Low-dimensional topology is the study of phenomena that are specific to manifolds of dimension four or fewer. One approach to problems in this field is to translate, whenever possible, the available information into the language of groups. The most common method of doing this is via the “fundamental group” of a space, which encodes a remarkable amount of topological information about a space and its structure. There are also other ways of connecting group theory to the world of low-dimensional topology, for example via braid groups, covering spaces and certain topological groups.

In the broadest sense, the goal is then to become adept at translating algebraic information about the groups at hand into topological information about their corresponding spaces, and vice versa. In particular, one can study the actions of a group on spaces such as the circle, real line or a tree, and depending on the group these actions (or even the existence of such an action) can carry an incredible amount of information about the space. The exploration of these connections has been the driving force in recent years behind a reemergence of the study of orderable groups, and a new group-theoretic perspective on subtle questions relating to codimension one foliations.

Moduli spaces of riemann surfaces

A Riemann surface is a complex two-dimensional surface; a moduli space of Riemann surfaces is a parametric family of Riemann surfaces.

Riemann surfaces appear naturally in geometry and topology and play an important role for example in complex analysis, algebraic geometry, and mathematical physics.

There are interesting interactions between an (infinite-dimensional) moduli space called Teichmuller space, and a branch of mathematical physics called conformal field theory. Conformal field theory studies quantum or statistical systems which are invariant under local rescaling and rotations. In the last few decades, it has been the focus of a great deal of interest by mathematicians because of its rich structure and deep connections to diverse fields. Mathematical and physical models of conformal field theory involve moduli spaces of Riemann surfaces.

Symplectic geometry

Symplectic geometry is a branch of differential geometry that has origins in the mathematical framework of classical mechanics (e.g. such as Newton’s laws of motion). The main objects of study are symplectic manifolds—generalizations of Euclidean space that allow for non-trivial curvature and topology—that play the role of classical phase space (the parameter space of position and momentum coordinates).

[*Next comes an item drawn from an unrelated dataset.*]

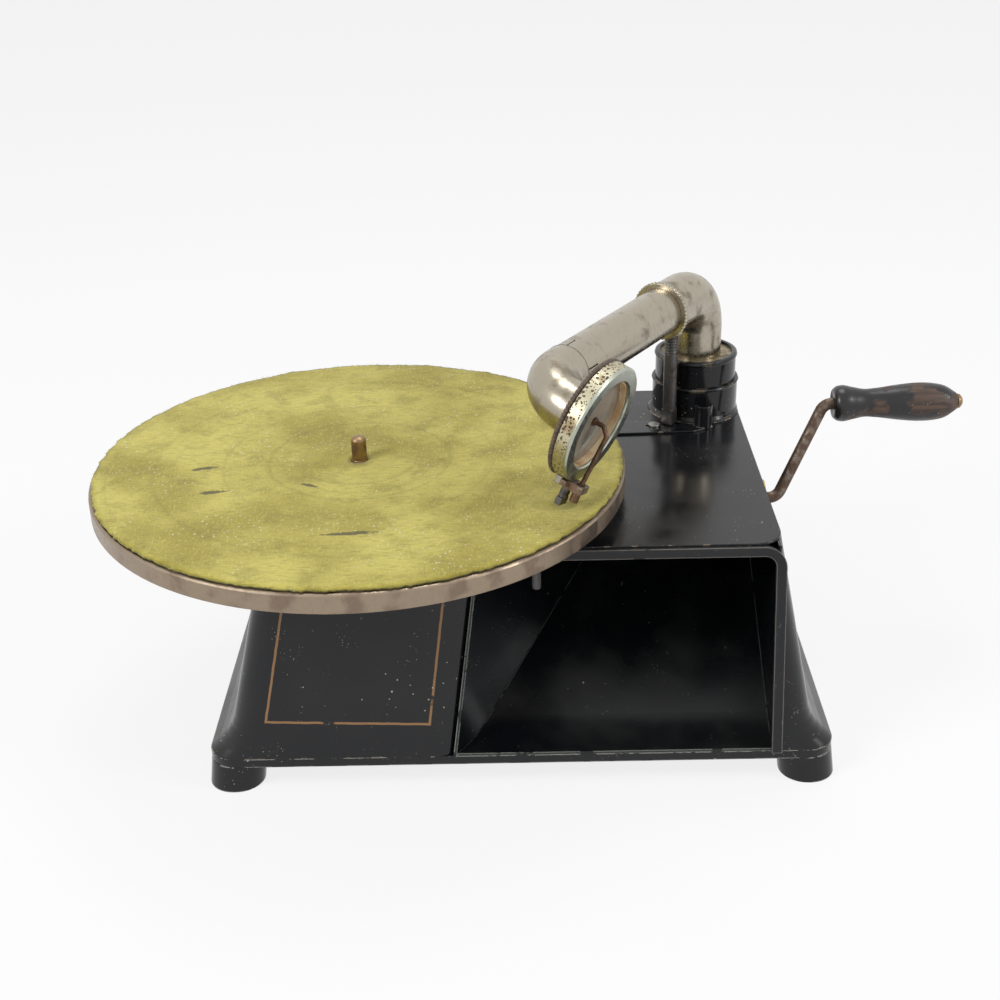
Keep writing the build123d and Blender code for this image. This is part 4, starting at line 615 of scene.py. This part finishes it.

The notion of symmetry plays an important role in symplectic geometry, and there is great interest in understanding the properties of symplectic manifolds that can detect and distinguish various kinds of symmetry. In the classical viewpoint, symmetry is manifested by an underlying group, whereby every symmetry is viewed as an invertible transformation and one can compose/multiply any two symmetries. A modern perspective on symmetry is through a generalization called a groupoid, where the composition/multiplication law is only defined for certain pairs of ‘compatible’ symmetries. Groupoid symmetries provide a robust framework in differential geometry that can handle many interesting ‘singular’ (i.e. non-manifold) spaces of interest and have permeated current research at the interface of geometry, topology and mathematical physics.